Tuesday, February 21, 2012

Camouflage from Silhouettes

© Roy R. Behrens 2012


From Everett L. Warner, "Marine Camouflage" in The Bush Magazine of Factory and Shipping Economy. January 15, 1918, pp. 12-14. Reprinted in Roy R. Behrens, ed., SHIP SHAPE: A Dazzle Camouflage Sourcebook (2012), with diagrams redrawn—

IF YOU WILL cut out of black paper the silhouette of a steamer as in Figure 1, you will see that on a dark boat painted in one solid color the contour is perfectly visible. Cut exactly the same silhouette out of a column of fine print and you have something equivalent to low visibility camouflage (see Figure 2). It is less visible than the first, but the outline of the steamer can still be discerned. Figure 3, where the pattern of a steamer has been cut out of larger type, illustrates the dazzle system in camouflage, and you will note that the contour of the vessel is now exceedingly difficult to determine.

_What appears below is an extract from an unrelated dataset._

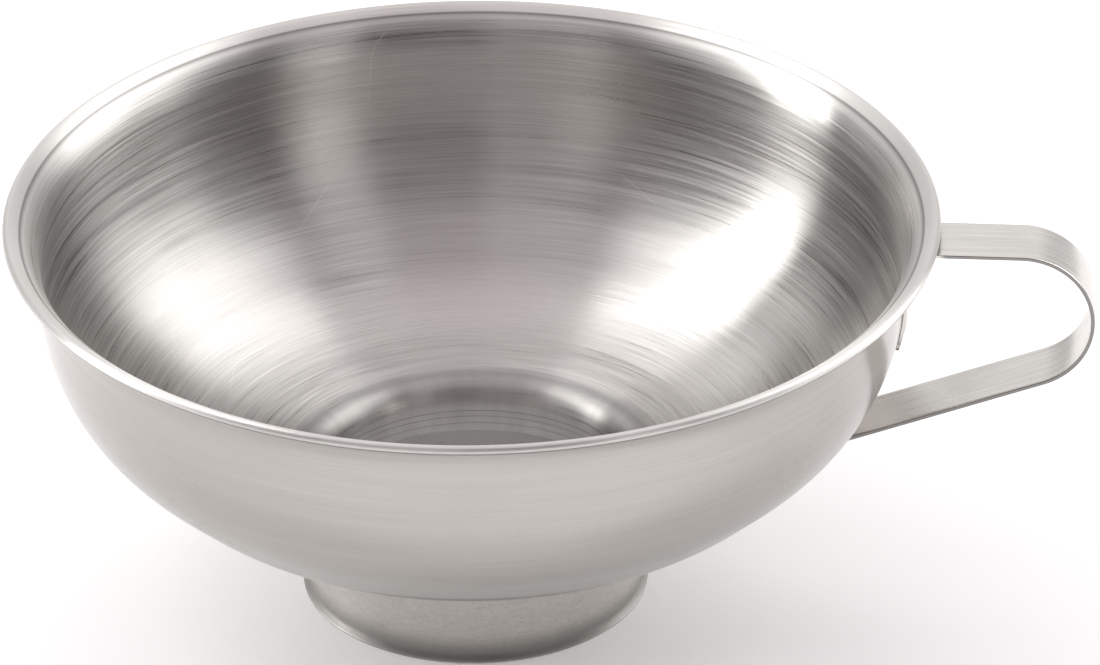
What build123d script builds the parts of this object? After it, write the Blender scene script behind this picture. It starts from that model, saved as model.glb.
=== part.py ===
from build123d import *
import math
import os

# Canning funnel in spun and welded sheet steel, millimetres.
# The origin is on the funnel's axis, in the plane of the spout's lower edge.
# +Z runs up through the bowl, and the handle stands out along +X.

# Sheet and overall sizes
SHEET = 0.6
RIM_DIAMETER = 140.0
OVERALL_HEIGHT = 63.1

# Lip: the wall flares outward and its edge is folded flat underneath
FOLD_RADIUS = 0.4
FLARE_RADIUS = 7.5
FLARE_EDGE_SLOPE = 25.0
HEM_LENGTH = 1.4

# Bowl wall from the flare down, slopes measured from level
WALL_SLOPE = 88.0
WALL_LENGTH = 4.8
SHOULDER_RADIUS = 28.9
CONE_SLOPE = 43.2
CONE_LENGTH = 5.5
BOTTOM_RADIUS = 29.7
FLOOR_SLOPE = 8.0
THROAT_RADIUS = 3.6
COLLAR_LENGTH = 4.0

# Spout sleeve, brazed over the bowl's collar
SPOUT_DIAMETER = 51.4
SPOUT_FLARE_RADIUS = 1.5
SPOUT_FLARE_ANGLE = 60.0

# Braze bead in the groove between the sleeve's top edge and the bowl's underside
BRAZE_RADIUS = 0.9
BRAZE_LIFT = 0.45

# Handle strap
STRAP_WIDTH = 10.3
STRAP_THICKNESS = 0.6
HANDLE_OVERHANG = 23.4
LOOP_RADIUS = 10.85
LIP_TO_STRAP_GAP = 0.35
UPPER_TAB_END_SLOPE = 72.0
LOWER_CONTACT_SLOPE = 40.0
LOWER_TAB_END_SLOPE = 20.0
LOWER_BEND_RADIUS = 5.0
TAB_CORNER_RADIUS = 2.5

# Spot welds, two in each tab
NUGGET_DIAMETER = 3.0
DIMPLE_DEPTH = 0.12
UPPER_WELD_SLOPES = (86.0, 77.0)
LOWER_WELD_SLOPES = (36.0, 25.0)
DIMPLE_BALL_RADIUS = 7.0

HALF_SHEET = SHEET / 2
HALF_STRAP = STRAP_THICKNESS / 2
TAB_OFFSET = HALF_SHEET + HALF_STRAP
FOLD_OUTSIDE = FOLD_RADIUS + HALF_SHEET
COLLAR_MIDDLE = SPOUT_DIAMETER / 2 - SHEET - HALF_SHEET


def below(slope):
    """Unit direction square to a line of this slope, pointing outward and down."""
    angle = math.radians(slope)
    return Vector(math.sin(angle), -math.cos(angle))


def outward(slope):
    """Unit direction along a line of this slope, pointing outward and up."""
    angle = math.radians(slope)
    return Vector(math.cos(angle), math.sin(angle))


# Centres and joints of the bowl's middle line, from the lip down to the collar
FOLD_CENTRE = Vector(RIM_DIAMETER / 2 - FOLD_OUTSIDE, OVERALL_HEIGHT - FOLD_OUTSIDE)
FLARE_TOP = FOLD_CENTRE - below(FLARE_EDGE_SLOPE) * FOLD_RADIUS
FLARE_CENTRE = FLARE_TOP + below(FLARE_EDGE_SLOPE) * FLARE_RADIUS
WALL_TOP = FLARE_CENTRE - below(WALL_SLOPE) * FLARE_RADIUS
WALL_FOOT = WALL_TOP - outward(WALL_SLOPE) * WALL_LENGTH
SHOULDER_CENTRE = WALL_FOOT - below(WALL_SLOPE) * SHOULDER_RADIUS
CONE_TOP = SHOULDER_CENTRE + below(CONE_SLOPE) * SHOULDER_RADIUS
CONE_FOOT = CONE_TOP - outward(CONE_SLOPE) * CONE_LENGTH
BOTTOM_CENTRE = CONE_FOOT - below(CONE_SLOPE) * BOTTOM_RADIUS
FLOOR_EDGE = BOTTOM_CENTRE + below(FLOOR_SLOPE) * BOTTOM_RADIUS
THROAT_CENTRE_X = COLLAR_MIDDLE + THROAT_RADIUS
THROAT_TOP_X = THROAT_CENTRE_X - below(FLOOR_SLOPE).X * THROAT_RADIUS
FLOOR_RUN = (FLOOR_EDGE.X - THROAT_TOP_X) / outward(FLOOR_SLOPE).X
THROAT_TOP = FLOOR_EDGE - outward(FLOOR_SLOPE) * FLOOR_RUN
THROAT_CENTRE = THROAT_TOP + below(FLOOR_SLOPE) * THROAT_RADIUS
COLLAR_TOP = Vector(COLLAR_MIDDLE, THROAT_CENTRE.Y)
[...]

Thursday, February 16, 2012

Mass Production Camouflage

WWI artillery vehicle, with factory camouflage applied

From Frank Parker Stockbridge, Yankee Ingenuity in the War. New York: Harper and Brothers, 1920—

[During World War I] Yankee ingenuity found application in the devising of methods of putting on the camouflage with the utmost speed and efficiency. In the gun carriage plant of the American Car and Foundry Company, for instance, I watched the girls in khaki overalls spraying camouflage on the finished caissons and wheels one afternoon. The paints of different colors, in huge tanks, were deposited by means of a gigantic reproduction of the air brush, used by artists everywhere.

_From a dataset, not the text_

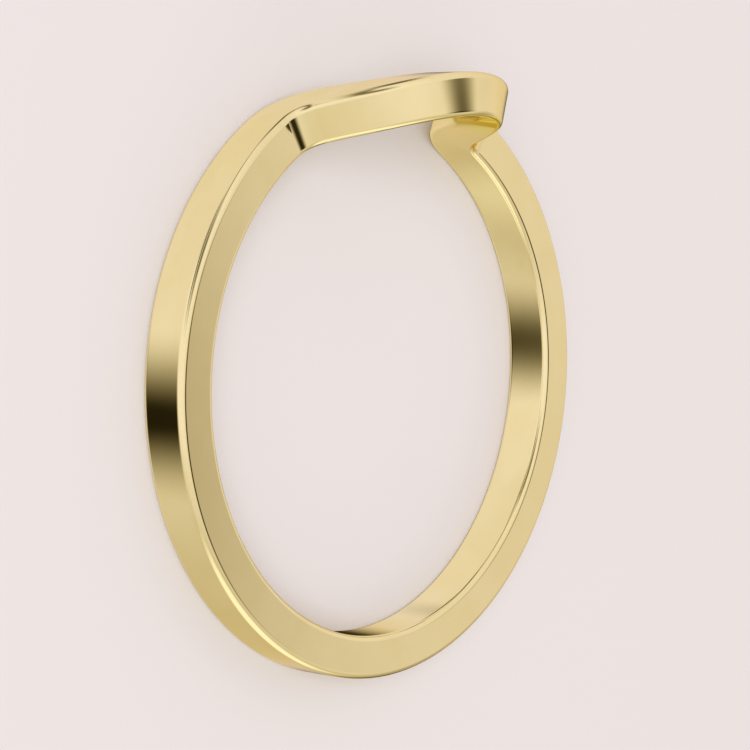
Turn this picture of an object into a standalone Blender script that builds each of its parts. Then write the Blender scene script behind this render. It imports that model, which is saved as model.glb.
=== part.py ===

The main office of the American Car and Foundry Company was located at 165 Broadway in New York. Beginning in June 1917, the company's Detroit production facility was contracted by the US Government to produce 10,970 artillery vehicles at a rate of one hundred per day. A peculiar innovation of these is that a brightly-colored disruptive camouflage pattern (see photo above) was airbrushed onto these vehicles as part of their manufacture. It's also interesting that the exact same camouflage pattern was applied to each of them.

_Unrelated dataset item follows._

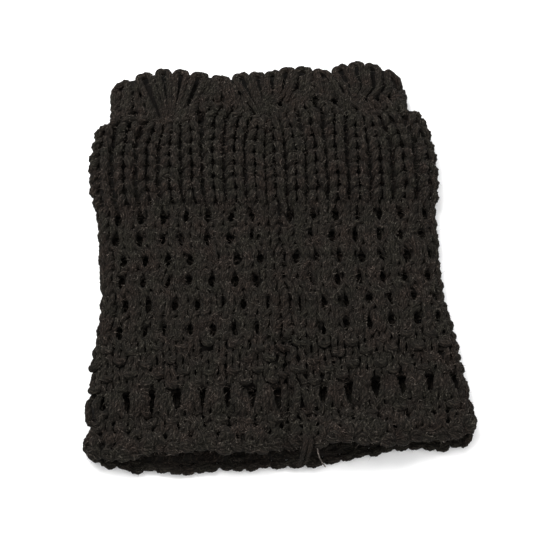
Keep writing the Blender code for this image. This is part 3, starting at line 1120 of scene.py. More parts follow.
    def level(self, c: Array) -> Array:
        """Height of course c before its tilt and arches."""
        return self.end_y + (self.rib_top_y - self.end_y) * np.clip(-c / self.rib_courses, *self.level_span)

    def round_at(self, s: Array, c: Array) -> Array:
        """Find the place round the tube of stitches.

        Args:
            s: Stitches.
            c: Their courses.

        Returns:
            Places round the tube, at the courses' levels.
        """
        y = self.level(c)
        girth, seam = self.tube.half_girth(y), self.tube.read(y, "seam_x")
        back_first, back_last = self.left_count, self.stitches - self.right_count
        left_share, share = s / self.left_count, (s - back_last) / self.right_count
        left = -seam + (girth + seam) * s / self.left_count
        left = left - self.spread * np.sin(math.pi * np.clip(left_share, 0, 1))
        back = girth + 2 * girth * (s - back_first) / (back_last - back_first)
        right = 3 * girth + (girth - seam) * share + self.spread * np.sin(math.pi * np.clip(share, 0, 1))
        e = np.where(s < back_first, left, np.where(s < back_last, back, right))
        pull = self.squeeze * np.exp(-(((y - self.squeeze_y) / self.squeeze_reach) ** 2))
        pull = pull * self.away_from_fold(e, y) * np.sin(self.fan_phase(self.tube.plan_x(e, y)))
        return e + np.where(self.tube.across(e, y)[1], pull, -pull)

    def away_from_fold(self, e: Array, y: Array) -> Array:
        """0 at the side folds, and 1 a few stitches from them."""
        return smooth((self.tube.half_girth(y) - np.abs(self.tube.across(e, y)[0])) / self.fold_reach)

    def fan_phase(self, x: Array) -> Array:
        """Angle round a fan repeat, 0 at a fan's centre."""
        return 2.0 * math.pi * (x - self.fan_centre_x) / self.fan_repeat

    def arch(self, e: Array, y: Array) -> Array:
        """0 at a fan's centre and 1 at the arch between two fans."""
        return (1.0 - np.cos(self.fan_phase(self.tube.plan_x(e, y)))) / 2 * self.away_from_fold(e, y)

    def height_at(self, c: Array, e: Array) -> Array:
        """Find the height of courses.

        Args:
            c: Courses.
            e: Places round the tube.

        Returns:
            Heights.
        """
        up, arch = -c, self.arch(e, self.level(c))
        rib = self.end_y + (self.rib_top_y - self.end_y) * np.minimum(up, self.rib_courses) / self.rib_courses
        rib = rib + self.rib_rise * arch * smooth(up / self.rib_courses)
        first = self.fan_base_y + self.arch_rise * arch
        above = np.clip((up - self.rib_courses) / self.short_courses, 0.0, 1.0)
        x = self.tube.plan_x(e, self.level(c))
        y = self.tube.course(rib + (first - rib) * above, x)
        fan = np.clip(up - self.rib_courses - self.short_courses, 0.0, None) / self.fan_courses
        return y + (along_marks(x, self.edge_marks) - y) * fan

    def gathered(self, rows: Array) -> Array:
        """Tuck the short courses in below the fans' bases, where they have no room.

        Args:
            rows: Rows of stitch, course, depth and radius.

        Returns:
            The rows, tucked in.
        """
        rows = rows.copy()
        s, c = rows[:, 0], rows[:, 1]
        starting, ending = -c - self.rib_courses, self.rib_courses + self.short_courses + c
        above = smooth(self.tuck_start * starting) * smooth(self.tuck_start * ending)
        tucked = above * (1.0 - self.arch(self.round_at(s, c), self.level(c)))
        rows[:, 2] -= self.tuck * tucked
        rows[:, 3] *= 1.0 - self.tuck_shrink * tucked
        return rows

    def fan_centre(self, x: Array) -> Array:
        """The fan centre that is nearest to x."""
        return self.fan_centre_x + self.fan_repeat * np.round((x - self.fan_centre_x) / self.fan_repeat)

    def fans(self) -> dict[Panel, Strand]:
        """Make the cast-on edge: tall loops, whose legs draw together at each fan's base.

        Returns:
            The yarn of each panel.
        """
        half = np.array(self.lobe)
        steps = np.concatenate((half, half[-2::-1] * (-1.0, 1.0, 1.0, 1.0)))
        blocks, owners = [], []
        level, edge = np.array([self.fan_level]), np.array([self.top_edge_y])
        for s in np.arange(1.5, self.stitches, 2.0):
            e = self.tube.carried(self.round_at(np.array([s]), level), self.level(level), edge)
            lobe = self.fan_lobe(e[0], steps)
            if blocks:
                middle = (blocks[-1][-1] + lobe[0]) / 2
                middle[1:3] = middle[1] - self.link_drop, self.link_depth
                blocks.append(middle[None, :])
                owners.append(s - 1.0)
            blocks.append(lobe)
            owners += [s] * len(lobe)
        sampled = curve_through(np.concatenate(blocks), self.fan_per)
        cuts = np.searchsorted(owners, (self.left_last, self.right_first)) * self.fan_per
        return self.panels(sampled, *cuts, lambda rows: self.laid(*rows.T))

    def fan_lobe(self, top_e: float, steps: Array) -> Array:
        """Make one tall loop of a fan.

        Args:
            top_e: Its place round the tube at the edge.
            steps: Rows of across, share of the way down, depth and radius.

        Returns:
            Rows of place round the tube, height, depth and radius.
        """
        level = np.full(len(steps), self.top_edge_y)
        leg_e, share = top_e + steps[:, 0], np.clip(steps[:, 1], 0.0, 1.0)
        _, upper = self.tube.across(leg_e, level)
        x_leg = self.tube.plan_x(leg_e, level)
        off = x_leg - self.fan_centre(x_leg)
        by_crest = smooth((np.abs(off) - self.crest_start) / (self.fan_repeat / 2 - self.crest_start))
        lean = (1.0 - self.base_share) * (1.0 - by_crest) * self.away_from_fold(leg_e, level)
        base_e = leg_e + np.where(upper, 1.0, -1.0) * off * lean
        e = leg_e + (base_e - leg_e) * share**self.lean_start
        depth = steps[:, 2] + self.rng.normal(0.0, self.lobe_depth)
        depth = depth + self.outer_rise * np.abs(off) / self.fan_repeat * 2 * share
        base = self.tube.course(np.full(len(steps), self.fan_base_y), self.tube.plan_x(base_e, level))
        base = base + self.arch_rise * self.arch(base_e, level) + self.crest_lift * by_crest
        top = along_marks(x_leg, self.edge_marks) - self.lobe_top - self.top_unevenness * self.rng.random()
        top = top - np.where(upper, 0.0, self.back_drop)
        y = top + (base - top) * steps[:, 1]
        radius = steps[:, 3] * (1.0 + share * (self.upright_swell * (1.0 - lean) - self.lean_shrink * lean))
        return np.stack((self.tube.carried(e, level, y), y, depth, radius), axis=1)

    def courses(self) -> list[dict[Panel, Strand]]:
        """Make the fans, the ribs with their short courses, and the knots in the arches' crests.

        Returns:
            The yarn of each length, by panel.
        """
        ribbed = [self.knit if index % 2 == 1 else self.purl for index in range(self.stitches)]
        top = self.rib_courses + self.short_courses
        made = [self.fans(), *(self.course(-step - 0.5, ribbed) for step in reversed(range(top)))]
        return made + self.crest_knots(top)

    def crest_knots(self, top: int) -> list[dict[Panel, Strand]]:
        """Make short lengths that fill the crests of the arches, below the loops whose legs part there.

        Args:
            top: The number of courses below the fans.

        Returns:
            One length for each crest in each panel.
        """
        at, level = np.arange(self.stitches) + 0.5, np.full(self.stitches, -float(top))
        x = self.tube.plan_x(self.round_at(at, level), self.level(level))
        rise = (1.0 - np.cos(self.fan_phase(x))) / 2
        limits = (0, self.left_last, self.right_first, self.stitches)
        made = []
        for row, start_rise in enumerate(self.crest_rows):
            middle = -top - self.crest_drop - self.crest_pitch * row
            for panel, first, last in zip(Panel, limits, limits[1:]):
                inside = (rise[first:last] > start_rise).astype(int)
                ends = np.flatnonzero(np.diff(np.concatenate(([0], inside, [0])))) + first
                for start, end in zip(ends[::2], ends[1::2]):
                    rows, _ = self.loop_rows(middle, [self.knot] * (end - start), self.crest_tall, start)
                    made.append({panel: self.lay(rows)})
        return made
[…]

The three photos below (along with a number of others) were published in 1919 in a book titled The American Car and Foundry Company in Khaki: Its Production Achievements in the Great War, which was produced and distributed by the company. Shown below are views of the camouflage being applied by women workers in the factory's paint shop (as described above by Stockbridge), the outdoor storage of thousands of these (awaiting shipping instructions), and a crated vehicle ready to ship.




























Friday, February 3, 2012

Cagoules | WWI Camouflaged Robes


From Roy R. Behrens, CAMOUPEDIA: A Compendium of Research on Art, Architecture and Camouflage (Bobolink Books, 2009), p. 79—

Cagoules were paint-splattered hooded cloaks devised by the first French camoufleurs, to prevent themselves from being seen by aerial observers as they manned long-range artillery. A wonderful painting of this [shown above] was published on the cover of Scientific American on September 29, 1917. Some of these cloaks still exist, including prototypes designed by French camoufleur Eugene Corbin, and reproduced in Blechman• (2004:126-127) and Newark•• (2007:83). They are also described in Kahn••• (1984:148), who states the following: "Hidden beneath camouflaged cagoules, hooded uniforms…was a ghoulish image of the modern soldier, whose finely fitted and brilliant red and blue clothing was replaced by an amorphous costume of drab greens and browns that turned the individual into a frightening form."

A photograph of a group of hooded artillerymen was also published in the Popular Science Monthly, Vol 93 No 3, September 1918, p. 335, as shown below. The headline reads "Not Monks, But Camouflaged Artillerymen."





















Amazingly, full-color French photographs of comparable outfits have also survived (see adjusted example below), and can be found online by searching "camouflage" at the Bibliotheque nationale de France.








•Hardy Blechman, ed. (2004), DPM: An Encyclopedia of Camouflage. London: DPM. ••Tim Newark (2007), Camouflage. London: Thames and Hudson. •••Elizabeth Louise Kahn (1984), The Neglected Majority: "Les Camoufleurs," Art History, and World War I. Lanham MD: University Press of America.